Even more amazingly is the fact that this was not the first time a Doc Rivers team has collapsed in this fashion before, as he has now coached three teams that have blown 3-1 leads. The fact that this has happened before, including five seasons ago with the Clippers, may speak more to the inability by Rivers’ teams to close out series.
This constant struggle to hold leads would put most head coaches’ jobs in jeopardy, but the fact that the Clippers actually traded a first-round pick for Rivers because of his past accolades have allowed him slightly more leash.
In seven seasons as the head coach, Rivers greatest accomplishments were all regular season related. He has been instrumental in some phenomenal player and team performances, however, that does not mean anything if the amount of postseason success is basically nonexistent.
Vinny Del Negro, the man Doc Rivers replaced, has experienced the same amount of playoff success with the Clippers as Rivers, reaching the second round in 2012. For such a great coach, it is truly head scratching how little Rivers has done in Los Angeles while still being able to maintain his job.
This past elimination is just another failed championship attempt to add on to his resume. The clock is ticking for the head coach of the Clippers, as it is only a matter of time before the organization decides to pull the plug.
Coaching is only a partial problem for this team; one of the most eye-opening things is the fact that this is the roster that has to win. There is no restructuring or rebuilding, at least not in the near future as they do not have their own first round pick until 2027. All the trades they made to assemble their current roster have a cost, and they will be paying for it over the next several years.

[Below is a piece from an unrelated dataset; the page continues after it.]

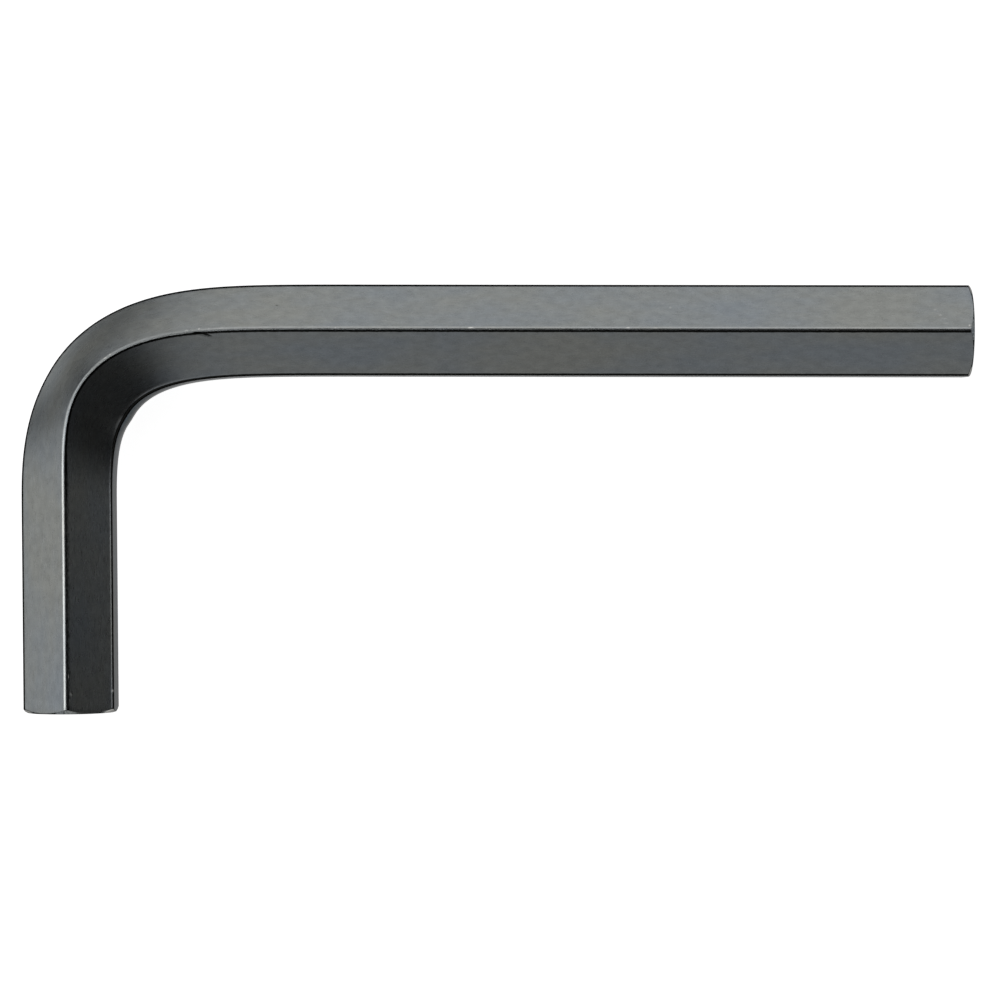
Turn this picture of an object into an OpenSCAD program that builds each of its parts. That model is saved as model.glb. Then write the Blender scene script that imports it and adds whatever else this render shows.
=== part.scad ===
/* [Key] */
// Nominal size across the flats
key_size = 17; // [12:0.5:22]
// How much smaller the bar is drawn, so that it slides into a socket of that size
undersize = 0.1; // [0:0.05:0.4]
// Radius that the drawing die leaves along the bar's six corners
corner_r = 0.9; // [0.3:0.1:2]
// Overall length of the long arm, from the back of the short arm to the tip
long_len = 177; // [130:1:320]
// Overall length of the short arm, from the back of the long arm to the tip
short_len = 80; // [72:1:140]

/* [Bend] */
// Angle between the two arms
arm_angle = 89.4; // [80:0.1:100]
// Radius of the bar's axis where the bend is tightest
bend_r = 16.6; // [15:0.1:28]
// Share of the turn on the long arm's side of the tightest place
lead_in_share = 0.665; // [0.4:0.005:0.75]
// How long the bend is drawn out towards the long arm
lead_in_power = 6; // [1:0.5:8]
// How long the bend is drawn out towards the short arm
lead_out_power = 3; // [1:0.5:5]

/* [Metal flow in the bend] */
// Share of the bending strain by which the outer flat is drawn in
outer_draw_in = 0.34; // [0:0.01:0.5]
// Share of the bending strain by which the outer flat is narrowed
outer_narrowing = 0.32; // [0:0.01:0.6]
// Share of the bending strain by which the inner flat is pushed out
inner_push_out = 0.32; // [0:0.01:0.5]
// Share of the bending strain by which the inner flat is widened
inner_widening = 0.71; // [0:0.01:0.9]
// Curvature across the inner and outer flats, as a share of that along the bend
cross_curl = 0.5; // [0:0.05:0.6]

/* [End chamfers] */
// Diameter of the flat end face inside the turned chamfer
end_face_d = 16.4; // [10:0.1:16.8]
// Angle of the chamfer, from the plane of the end face
chamfer_angle = 30; // [10:1:50]

/* [Hidden] */
steel_black = "#505456";

// Straight bar: a hexagon of corner centres, grown by the corner radius
half_flat = (key_size - undersize) / 2;
core_half = half_flat - corner_r;
core_corner = core_half / cos(30);
core_side = core_half * tan(30);
ridge_z = core_corner + corner_r;

// Bend: a lead-in that tightens smoothly to the tightest place, and a lead-out that slackens
turn = 180 - arm_angle;
lead_in_turn = turn * lead_in_share;
lead_out_turn = turn - lead_in_turn;
arc_per_degree = bend_r * PI / 180;
lead_in_len = (lead_in_power / 2 + 1) * lead_in_turn * arc_per_degree;
lead_out_len = (lead_out_power / 2 + 1) * lead_out_turn * arc_per_degree;
bend_len = lead_in_len + lead_out_len;

// Fineness of the bend: rings along it, and points round each ring
rings = 64;
ring_step = bend_len / rings;
corner_steps = 5;
flat_steps = 4;
$fn = 96;

// A smooth rise from 0 to 1 as w goes from 0 to 1, level at both ends, and its share added up
function rise(w, power) = pow(w, power) * (1 + power - power * w);
function risen(w, power) = pow(w, power + 1) * (1 + power / 2 * (1 - w));

// Place of arc length s in the lead-in and in the lead-out, from 0 on the arm to 1
function in_place(s) = max(s, 0) / lead_in_len;
function out_place(s) = max(bend_len - s, 0) / lead_out_len;

// Tightness of the bend at arc length s, from 0 on the straight arms to 1
function tightness(s) =
    s < lead_in_len ? rise(in_place(s), lead_in_power) : rise(out_place(s), lead_out_power);

// Degrees turned at arc length s, which is the tightness added up
function turned(s) =
    s < lead_in_len ?
        lead_in_turn * risen(in_place(s), lead_in_power) :
        turn - lead_out_turn * risen(out_place(s), lead_out_power);

// The axis starts along -X and turns left, towards -Y
function heading(s) = 180 + turned(s);
function along(s) = [cos(heading(s)), sin(heading(s))];
function inward(s) = [-sin(heading(s)), cos(heading(s))];

// Axis of the bend from its start, one point for each ring
axis_walk = [
    for (i = 0, p = [0, 0]; i <= rings; p = p + ring_step * along((i + 0.5) * ring_step), i = i + 1) p
];

// Strain at the flats, and how far the metal has moved there
function strain(s) = half_flat / bend_r * tightness(s);
function outer_reach(s) = half_flat * (1 - outer_draw_in * strain(s));
function inner_reach(s) = half_flat * (1 + inner_push_out * strain(s));
function outer_side(s) = core_side * (1 - outer_narrowing * strain(s));
function inner_side(s) = core_side * (1 + inner_widening * strain(s));
function curl_height(s, side) = cross_curl * tightness(s) / bend_r * side * side / 2;

// Place of the whole key: its bounding box is centred on the origin, on Z = 0
overbend = turn - 90;
furthest_back = min([for (i = [0:rings])
    axis_walk[i].x - outer_reach(i * ring_step) * inward(i * ring_step).x]);
bend_start = [-long_len / 2 - furthest_back, short_len / 2 - half_flat];
bend_end = bend_start + axis_walk[rings];
long_straight = long_len / 2 - bend_start.x;
short_tip_y = -short_len / 2 + end_face_d / 2 * abs(sin(overbend));
short_straight = (bend_end.y - short_tip_y) / cos(overbend);

long_tip = bend_start - long_straight * along(0);
short_tip = bend_end + short_straight * along(bend_len);

// Arc length and axis point of each ring, from the long arm's end to the short arm's.
// The bar is a little longer than the key, for the ends to be faced off.
facing_stock = 1;
stations = [
    -long_straight - facing_stock,
    for (i = [0:rings]) i * ring_step,
    bend_len + short_straight + facing_stock
];
axis = [
    long_tip - facing_stock * along(0),
    for (p = axis_walk) bend_start + p,
    short_tip + facing_stock * along(bend_len)
];

// One rounded corner of a ring: its normal swings clockwise from one angle to the other
function corner(centre, from, to) = [
    for (i = [0:corner_steps])
    let (a = from + (to - from) * i / corner_steps)
    centre + corner_r * [cos(a), sin(a)]
];

// One curled flat of a ring between its two corners, from the top down.
// The sign says which way is out: 1 on the inside of the bend, -1 on the outside.
function curled_flat(x, side, bulge, sign) = [
    for (i = [1:flat_steps - 1])
    let (t = 1 - 2 * i / flat_steps, tilt = atan(2 * bulge * t / side))
    [x + bulge * (1 - t * t), t * side] + sign * corner_r * [cos(tilt), sin(tilt)]
];

// Section of the bar at arc length s, as [inward, up] points, clockwise from the top ridge
function ring(s) =
    let (
        top = [0, core_corner],
        inner = [inner_reach(s) - corner_r, inner_side(s)],
        outer = [corner_r - outer_reach(s), outer_side(s)],
        crown = curl_height(s, inner.y),
        hollow = curl_height(s, outer.y),
        inner_slope = atan((top.y - inner.y) / inner.x),
        outer_slope = atan((top.y - outer.y) / -outer.x),
        inner_tilt = atan(2 * crown / inner.y),
        outer_tilt = atan(2 * hollow / outer.y),
        right = concat(
            corner(inner, 90 - inner_slope, inner_tilt),
            curled_flat(inner.x, inner.y, crown, 1),
            corner([inner.x, -inner.y], -inner_tilt, inner_slope - 90)
        ),
        left = concat(
            corner([outer.x, -outer.y], -90 - outer_slope, -180 - outer_tilt),
            [for (p = curled_flat(outer.x, outer.y, hollow, -1)) [p.x, -p.y]],
            corner(outer, outer_tilt - 180, -270 + outer_slope)
        )
    )
    concat(
        corner(top, 90 + outer_slope, 90 - inner_slope),
        right,
        corner(-top, inner_slope - 90, -90 - outer_slope),
        left
    );

// Straight bar and bend as one skin through all the rings, closed at both ends
module bent_bar() {
    sections = [for (s = stations) ring(s)];
    n = len(sections[0]);
    last = len(stations) - 1;
    skin = [
        for (i = [0:last], p = sections[i])
        let (q = axis[i] + p.x * inward(stations[i]))
        [q.x, q.y, p.y]
    ];
    walls = [
        for (i = [0:last - 1], j = [0:n - 1])
        [i * n + j, i * n + (j + 1) % n, (i + 1) * n + (j + 1) % n, (i + 1) * n + j]
    ];
    long_end = [for (j = [n - 1:-1:0]) j];
    short_end = [for (j = [0:n - 1]) last * n + j];
    polyhedron(points = skin, faces = concat(walls, [long_end, short_end]), convexity = 4);
}

// All that a lathe takes off a tip: the end is faced flat at the origin and chamfered,
// with the bar coming from -Z
module lathe_cut() {
    face_r = end_face_d / 2;
    clear_r = ridge_z + 1;
    clear_z = 2 * facing_stock;
    rotate_extrude()
        polygon([
            [0, 0],
            [face_r, 0],
            [clear_r, (face_r - clear_r) * tan(chamfer_angle)],
            [clear_r, clear_z],
            [0, clear_z]
        ]);
}

// One length of hexagon bar, bent, with both tips faced and chamfered
module hex_key() {
    color(steel_black)
        translate([0, 0, ridge_z])
            difference() {
                bent_bar();
                translate(long_tip)
                    rotate([0, 90, 0])
                        lathe_cut();
                translate(short_tip)
                    rotate([0, 90, heading(bend_len)])
                        lathe_cut();
            }
}

hex_key();
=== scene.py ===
import math

import bpy
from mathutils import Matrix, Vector


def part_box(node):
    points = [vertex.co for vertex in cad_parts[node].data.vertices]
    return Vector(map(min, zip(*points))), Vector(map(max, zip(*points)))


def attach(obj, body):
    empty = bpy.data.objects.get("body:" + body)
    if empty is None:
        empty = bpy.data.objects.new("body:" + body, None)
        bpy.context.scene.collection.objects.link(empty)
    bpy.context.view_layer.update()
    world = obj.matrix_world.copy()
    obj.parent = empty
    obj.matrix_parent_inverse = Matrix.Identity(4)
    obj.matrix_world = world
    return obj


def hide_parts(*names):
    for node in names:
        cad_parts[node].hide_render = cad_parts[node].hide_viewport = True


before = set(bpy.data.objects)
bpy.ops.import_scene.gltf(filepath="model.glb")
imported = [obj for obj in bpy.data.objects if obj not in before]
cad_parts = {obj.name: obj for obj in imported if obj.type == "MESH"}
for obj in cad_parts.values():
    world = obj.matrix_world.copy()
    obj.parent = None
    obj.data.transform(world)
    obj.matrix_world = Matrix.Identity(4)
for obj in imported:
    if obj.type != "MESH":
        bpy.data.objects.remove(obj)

scene = bpy.context.scene
scene.view_settings.view_transform = "Standard"
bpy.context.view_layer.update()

# Camera
# The photograph looks straight down on the key from about three quarters of a metre, through
# a long lens, so that the bar's ends barely lean away from its middle.
MM = 0.001
image_pixels = 1000
mm_per_pixel = 0.18726
sensor_width = 36
lens_length = 144
camera_offset = Vector((0.571, -0.089, 0)) * MM
camera_roll = 0.07

key_low, key_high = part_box("hex_key")
camera_height = mm_per_pixel * MM * image_pixels * lens_length / sensor_width
camera_data = bpy.data.cameras.new("camera")
camera_data.sensor_width = sensor_width
camera_data.lens = lens_length
camera = bpy.data.objects.new("camera", camera_data)
camera.location = (key_low + key_high) / 2 + camera_offset + Vector((0, 0, camera_height))
camera.rotation_euler = (0, 0, math.radians(camera_roll))
scene.collection.objects.link(camera)
scene.camera = camera

# Hex key
# One length of hexagon bar in chrome vanadium steel. It was drawn through a die, which rounded
# its six corners, then cut, faced and chamfered on a lathe, bent round a former and blackened.
flat_to_flat = 16.9
corner_radius = 0.9
arm_angle = 89.4
bend_radius = 16.6
lead_in_share = 0.665
lead_in_power = 6
lead_out_power = 3
outer_draw_in = 0.34
outer_narrowing = 0.32
inner_push_out = 0.32
inner_widening = 0.71
cross_curl = 0.5
end_face_radius = 8.2
chamfer_angle = 30

half_flat = flat_to_flat / 2
core_half = half_flat - corner_radius
core_corner = core_half / math.cos(math.radians(30))
core_side = core_half * math.tan(math.radians(30))
ridge_height = core_corner + corner_radius

turn = 180 - arm_angle
lead_in_turn = turn * lead_in_share
lead_out_turn = turn - lead_in_turn
arc_per_degree = math.radians(bend_radius)
lead_in = (lead_in_power / 2 + 1) * lead_in_turn * arc_per_degree
lead_out = (lead_out_power / 2 + 1) * lead_out_turn * arc_per_degree
bend_length = lead_in + lead_out
short_arm_rise = 10


def place_in_bend(s):
    """How far arc length s has come from its arm to the tightest place, and that side's power."""
    if s < lead_in:
        return max(s, 0) / lead_in, lead_in_power
    return max(bend_length - s, 0) / lead_out, lead_out_power


def tightness(s):
    """How tight the bend is at arc length s, from 0 on the arms to 1."""
    w, power = place_in_bend(s)
    return w**power * (1 + power - power * w)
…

There will be no high-profile prospect to help out for the foreseeable future, therefore figuring out how to find success with what they have now is critical. They will still have many of their main guys returning next season, including Lou Williams and Patrick Beverly to support the two stars. However, sixth man of the year Montrezl Harrell and Marcus Morris are both free agents, neither of which are guaranteed to return.
After Harrell earned his hardware, there is no doubt that his price tag increased. And even if the Clippers choose to bring him back, it would take away almost any cap space for any other notable free agents.

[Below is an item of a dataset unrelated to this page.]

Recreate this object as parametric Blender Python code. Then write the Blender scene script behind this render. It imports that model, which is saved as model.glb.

George and Leonard both have max contracts that take up a significant portion of the Clippers salary cap, therefore drawing players to join the roster on a reduced salary may be difficult. Los Angeles will most likely still be a powerhouse in the West for the next few seasons, but the situation is dire.
For every season they do not come away with the Larry O’Brien trophy, their team deteriorates with no reinforcements in site. Kawhi Leonard and Paul George are superstars, but with both approaching or at thirty, there is no telling how much longer they continue playing at this high a level.
Leonard has struggled to stay on the court his entire career and George has had some major injuries in the past. With everyone healthy and in their prime this season, the Clippers lost in the second round to the three seed. If they could not beat the three seed this season, how do they expect to win the Finals next season. There are lots of questions surrounding this franchise that need answers soon.
How the Clippers handled their roster is similar to how the Brooklyn Nets arranged theirs back in 2013. That off-season had the Nets trade an absurdly high number of unprotected draft picks for an aging Kevin Garnett, Paul Pierce, and Jason Terry. They made this move because they were convinced that they were going to win with the group they had.
Los Angeles obviously is in a better situation, but the mentality is the same. Sacrificing the future picks, assuming that they will not matter because their team will succeed for years to come. It is highly unlikely that the Clippers become as bad as the Nets turned out, but if Los Angeles is not able to get the job done, they will end up in a similar rebuild situation.
It took many years and some really solid drafting and scouting to just get Brooklyn on the map again. Even with the current state of the Nets being respectable, the amount of quality players those draft picks became still hurt. Los Angeles does not want to follow this path, making success now is a necessity.
It is not panic mode for the Clippers, they have a strong foundation and it will take a lot more than one series loss to tear them apart. However, something does need to change. “The Klaw” on the Clippers was a shell of himself in the playoffs compared to how he was on the Raptors. “Playoff P” played abysmal for most of the postseason.
They were a team that was supposed to rival the Lakers and they were not even good enough to reach them. Literally one game away from the conference finals, and they could not seal the deal. With very limited options to choose from, the Clippers are going to have to stick it out with what they got. Time is not on their side; the Clippers need to win soon because the window is closing.